Mysteries LOST Never Explained

Lost is a show about the survivors of a plane crash living on an island. No, wait. It’s about survivors of a plane crash living on an island, trying to get away from an evil monster made out of smoke. No, wait. The smoke monster is being controlled by a mysterious group of people who have lived on the island for years. Natch. Decades. Natch. A thousand years. And there’s a hatch now. And the island also has mystical properties that allow people to heal. But those properties are being controlled by a set of rules that are made by two mysterious figures who represent two sides of mankind and are at war with one another for really silly reasons. Also, there’s a cabin in the jungle that keeps on moving. Oh, and we almost forgot — the island can also travel through time. 

Lost isn’t really a show about anything. Or, if you look at it upside-down, it’s a show about everything. Over the course of six seasons, Lost transformed from a simple story about people struggling to survive in surreal circumstances into a show obsessed with its own mythology. As the episodes went on, there was less and less about what the characters wanted and more repositioning of the characters so that they could be in the right place at the right time to learn something about the universe. Luckily for us viewers, the universe of Lost is extremely interesting and complex – kind of like the world of Hard Drive 13, a very Lost-ian series about a young computer hacker uncovering a galaxy-wide conspiracy theory. 
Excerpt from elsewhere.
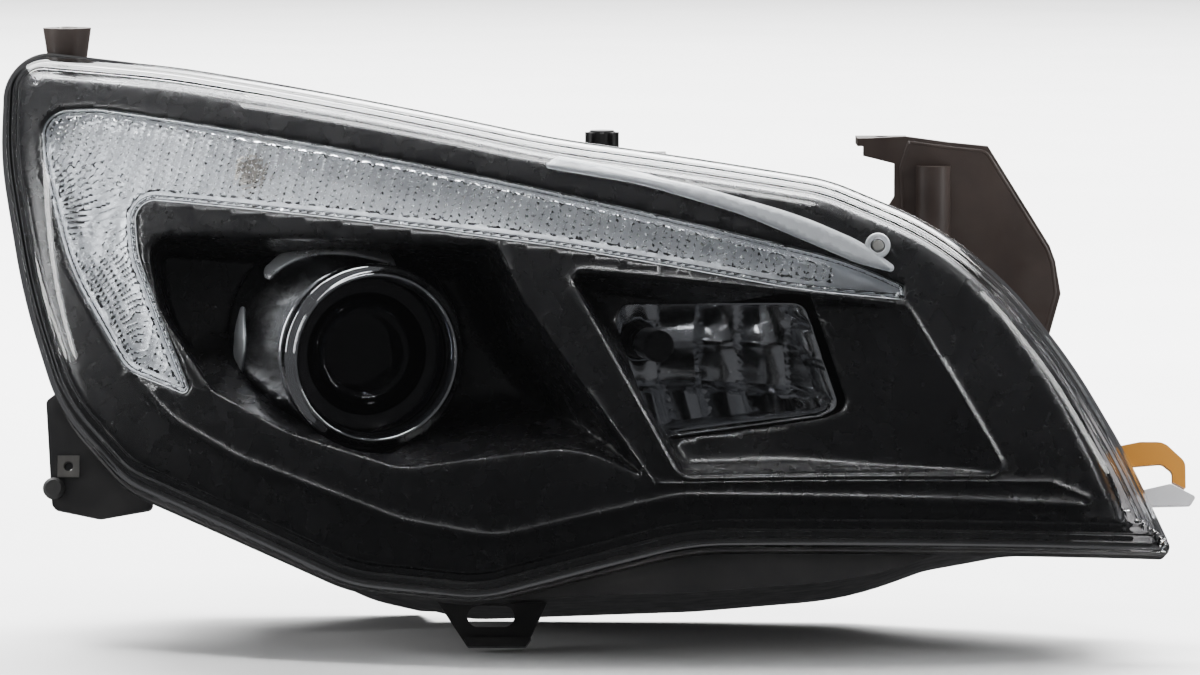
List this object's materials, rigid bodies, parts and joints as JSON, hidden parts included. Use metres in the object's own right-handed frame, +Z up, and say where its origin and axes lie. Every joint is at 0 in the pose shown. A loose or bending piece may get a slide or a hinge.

Lost has come to an end, and with it, several mysteries that were posited early on in the series were left unsolved. Fans who cried out for answers were thrown a few scraps and told to tune in to Fringe. We decided that it’s time to get off our hammocks, sift through the expansive Lost mythology, and demand an answer to the most dangly of the dangling threads.

1. What caused Walt’s powers?
We learn early on that Walt has special powers (other than his proclivity for being captured). He can make things appear using only his mind. Like in “Special” when he asks his father to look at the picture of a bronze cuckoo clock and a bronze cuckoo crashes into their apartment window. Or when he says a number in backgammon and rolls it. Coincidence? Not likely. Most Lost theorists say that Walt’s powers derive from the same thing that gave Desmond his powers: a prolonged exposure to electromagnetic energy. 


2. What caused The Incident? The drilling or the bomb?
The Incident is alluded to a great deal in the early seasons as the reason the hatch exists. If not for The Incident, then no one would have to push the button. If the button isn’t pushed, then the world will end. We find out later that The Incident is when a time-travelling Jack and Company detonate a nuclear weapon at the bottom of a well hosting a pocket of electromagnetic energy, releasing a huge quantity of it. But we’re not quite sure what happens next. Or if the bomb or the drilling is what caused The Incident to occur. Did the bomb do anything? And if it did, why are there no traces of it in current times? 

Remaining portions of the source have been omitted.